Throughout Córdoba — indeed, throughout Andalusia — the visitor is seduced by the graceful splendor of courtyards, called patios in Spanish, where symmetrical gardens and shaded porticos create an aura of mysticism and romance. One way to absorb the spirit of Córdoba is to make an itinerary of its patios — crossing over the Roman bridge, detouring through palaces and chapels, and observing the overlapping influences of Arabs, Christians and Hebrews.

The grandeur of Córdoba’s vestigial institutions contrasts with the intimate chambers that today house the Casa de Sefarad. A small private museum with a Star of David mosaic floor, the Centro is filled with paintings and artifacts that document the vanquished Jewish presence here. As with other small Jewish museums throughout Spain, items on display are less interesting in themselves than in their collective contribution to a potent sense of place, and commentary from the museum guides is engaging.

From Córdoba, you might continue east to the Sierra Nevada mountains, where the magnificent spires of the fabled Alhambra rise like a mirage against jagged, snowy peaks. Perched on a promontory above Granada’s modern town, the Alhambra is a wonderland of medieval palaces, courtyards, reflective pools, burbling fountains, formal gardens, and filigreed façades of otherworldly beauty.

The palaces of the Alhambra — for which you will want a reservation, even in winter — were built during the glory days of Granada, the 11th through 14th centuries; some sources credit early construction to the influence of a prominent Jewish official in the Moorish sultanate, Samuel Ha-Nagid, a refugee from post-caliphate Córdoba. To explore the Alhambra is to walk through centuries of turbulent history: the fortress walls that later Moorish rulers added to this complex, the convent added by Catholics, the mosque converted to a church, the careful restoration after damage in a Napoleonic military siege.

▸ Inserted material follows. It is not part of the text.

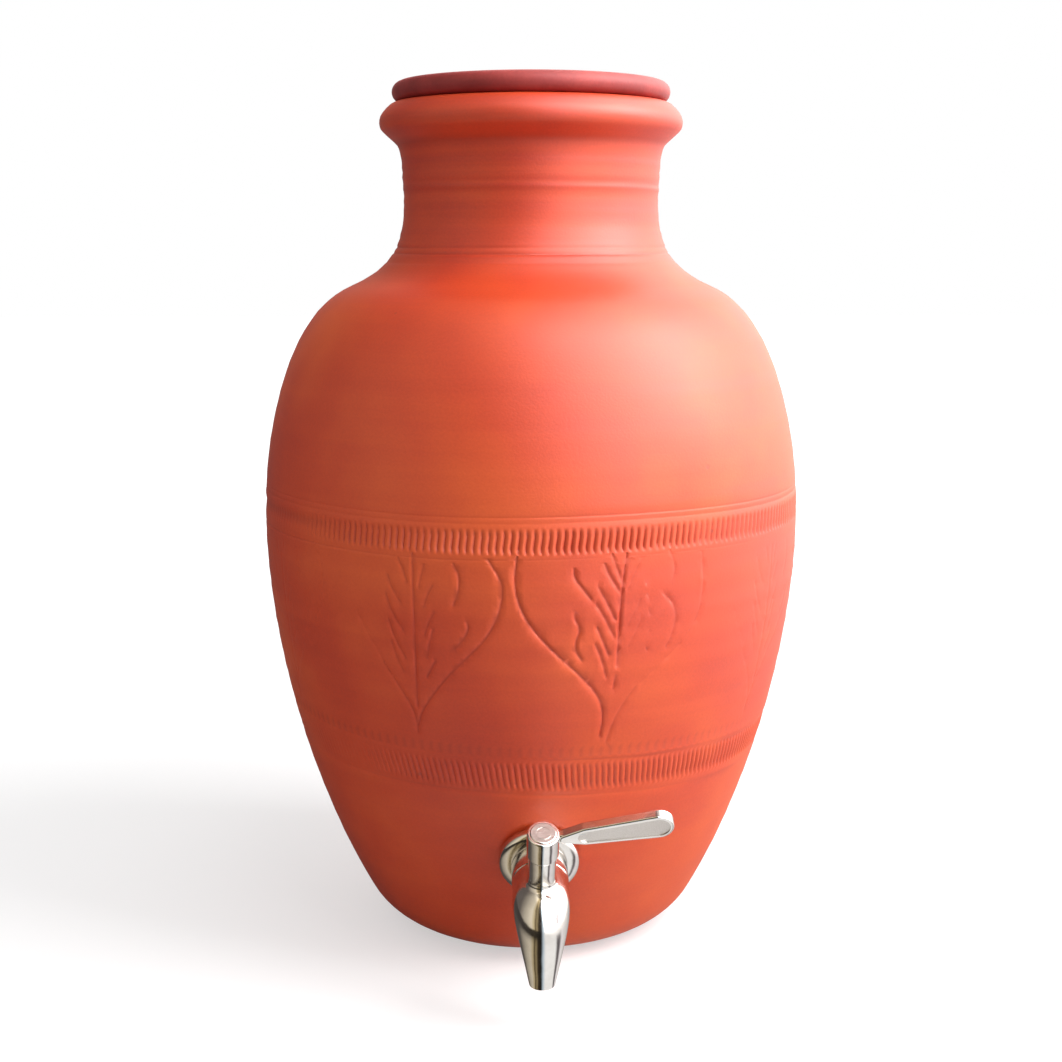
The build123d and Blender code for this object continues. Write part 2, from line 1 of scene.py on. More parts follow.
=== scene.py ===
import math
import bmesh
import bpy
import numpy as np
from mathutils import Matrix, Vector


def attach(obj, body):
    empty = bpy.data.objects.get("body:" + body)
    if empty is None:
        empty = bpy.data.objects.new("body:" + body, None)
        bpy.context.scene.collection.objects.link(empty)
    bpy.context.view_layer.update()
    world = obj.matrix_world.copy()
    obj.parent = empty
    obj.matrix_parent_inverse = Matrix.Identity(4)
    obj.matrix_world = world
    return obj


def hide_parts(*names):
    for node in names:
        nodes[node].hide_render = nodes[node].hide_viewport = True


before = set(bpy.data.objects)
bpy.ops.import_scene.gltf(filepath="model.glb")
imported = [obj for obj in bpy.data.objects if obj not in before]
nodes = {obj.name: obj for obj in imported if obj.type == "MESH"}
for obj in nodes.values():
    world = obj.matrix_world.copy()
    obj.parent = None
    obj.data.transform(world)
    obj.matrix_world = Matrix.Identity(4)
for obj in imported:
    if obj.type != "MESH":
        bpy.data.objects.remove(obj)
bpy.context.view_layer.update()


# ---- Camera ---------------------------------------------------------------------------
# A short tele view from well above the pot's middle height and 2 degrees to the left of its
# front, tipped down so that the whole pot stands in the square frame.
VIEW_DISTANCE = 0.735
VIEW_HEIGHT = 0.3152
VIEW_TURN = math.radians(-2.0)
VIEW_TIP = math.radians(10.3)
FOCUS_PIXELS, FRAME_PIXELS, SENSOR_MM = 1600, 1062, 36

lens = bpy.data.cameras.new("view")
lens.sensor_width = SENSOR_MM
lens.lens = SENSOR_MM * FOCUS_PIXELS / FRAME_PIXELS
camera = bpy.data.objects.new("view", lens)
bpy.context.scene.collection.objects.link(camera)
camera.location = (math.sin(VIEW_TURN) * VIEW_DISTANCE, -math.cos(VIEW_TURN) * VIEW_DISTANCE, VIEW_HEIGHT)
camera.rotation_euler = (math.pi / 2 - VIEW_TIP, 0, VIEW_TURN)
bpy.context.scene.camera = camera


# ---- Pot, terracotta --------------------------------------------------------------------
# Thrown on the wheel in red clay, burnished while leather hard and fired without glaze.
# Two bands are notched round it with a stick, and leaves are drawn between them by hand.
# Its sizes here are in millimetres.
MM = 0.001
WALL = 8.0
COARSE, DRAWN = 192, 336       # columns of faces round the plain wall, and round the drawn leaves
NOTCHED = 5                    # columns in each notch
UPPER_NOTCHES, LOWER_NOTCHES = 256, 264

# The outline from foot to lip in (radius, height), as curves that run some way on in the
# direction of each end.
FOOT_RADIUS, HEEL_ROUND, HEEL_ANGLE, HEEL_STEPS = 48.6, 32.9, 61.5, 60
BELLY, TURN, NECK = (121.8, 191.5), (82.8, 294.2), (57.0, 333.0)
TURN_SLOPE = 24.0
WALL_RUNS, SHOULDER_RUNS, THROAT_RUNS = (52.5, 60.0), (37.0, 30.6), (19.8, 22.7)
RIM = [(57.9, 350.6), (58.4, 353.0), (58.9, 355.0), (59.6, 356.5), (60.8, 357.8), (62.6, 359.4),
       (64.4, 361.0), (66.0, 362.5), (66.9, 363.6), (67.3, 364.7), (67.5, 366.0), (67.4, 367.5),
       (67.0, 368.9), (66.1, 370.4), (64.4, 372.4), (62.6, 374.0), (61.2, 374.7), (58.6, 375.0)]
LIP_HEIGHT, MOUTH_RADIUS, LIP_ROUND = 375.0, 49.5, 2.0


def slope(length, angle):
    """A step of that length, angle degrees above level, as (radius, height)."""
    return np.array([length * math.cos(math.radians(angle)), length * math.sin(math.radians(angle))])


def held_curve(a, b, c, d, steps=160):
    """A curve from a to d that leaves toward b and arrives from c."""
    t = np.linspace(0, 1, steps)[:, None]
    return (1 - t) ** 3 * a + 3 * (1 - t) ** 2 * t * b + 3 * (1 - t) * t * t * c + t ** 3 * d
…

The Alhambra is without question the centerpiece of touristic Granada, but a stroll through the labyrinthine core takes you to the hillside district Realejo, an erstwhile Jewish quarter. Here in the city of De Falla and García Lorca, the vanished history of Sephardic Granada is easily overshadowed – so a few years ago, a Spanish couple with Jewish ties opened the Sephardic Museum of Granada, housed in a typical dwelling in the heart of the Realejo. Books, artifacts and earnest museum staff aim to bring Granada’s lost Jewish past to life in a region where Jews today are rare.

Many visitors find Granada the most pleasant of Andalusian cities, with its relaxed mix of history and its lively student population from the local university. Young Andalusians embrace tradition with modern takes on granadine flamenco, taking to the bars by night to strum guitars and dance. For many visitors, a highlight of Granada is a stay in one of the many restored paradors and hotels in historic villas, whose medieval ambiance can be as memorable as the official attractions.

This is a region best traversed by car — the better to appreciate a vast, hilly terrain punctuated by sun-bleached villages and crumbling medieval ruins. After so much history, it’s tempting to complicate your cultural orientation with the drive across the southern border to Gibraltar, a rakish outpost of the British Empire that largely functions as a beach resort for Northern sun-seekers and a duty-free shopping zone for Spaniards.

Built around the eponymous rock — a truly impressive formation that juts abruptly out of the turquoise sea — this island refuge offers a lovely beach, a glamorous yacht-filled harbor and boardwalk, a strange colony of monkeys indigenous to the territory, and plenty of glitzy shops where you can spend your euros.

Another alternative, for those seeking cultural contrast, is to head west from Seville into Portugal. The southern coast of Spain’s Iberian neighbor is called the Algarve; while largely unfamiliar to Americans, its sandy coves are mobbed by Europeans in summer. Outside of high season, however, the Algarve can be a lovely, low-key escape from the cultural spectacle that is Andalusia. It’s only a few hours from Seville to Faro, the capital of this coastal region, where the blue-tiled façades and white stucco lanes are distinctively Portuguese. Faro has a lovely old town, plenty of cafés, and a waterfront promenade with glorious views across the blue Atlantic.

You could also explore the pretty — if highly commercial and occasionally seedy — Andalusian port cities: Cádiz and Málaga. Or you could make a project of savoring the whitewashed hill towns that lie between the two cities, or the tiny fishing villages that fly under the tourism radar out of season. There are as many faces to southern Iberia as there are stones in the Alhambra — and there has never been a more propitious moment for immersion in the vanished glories of Jewish Al-Andalus.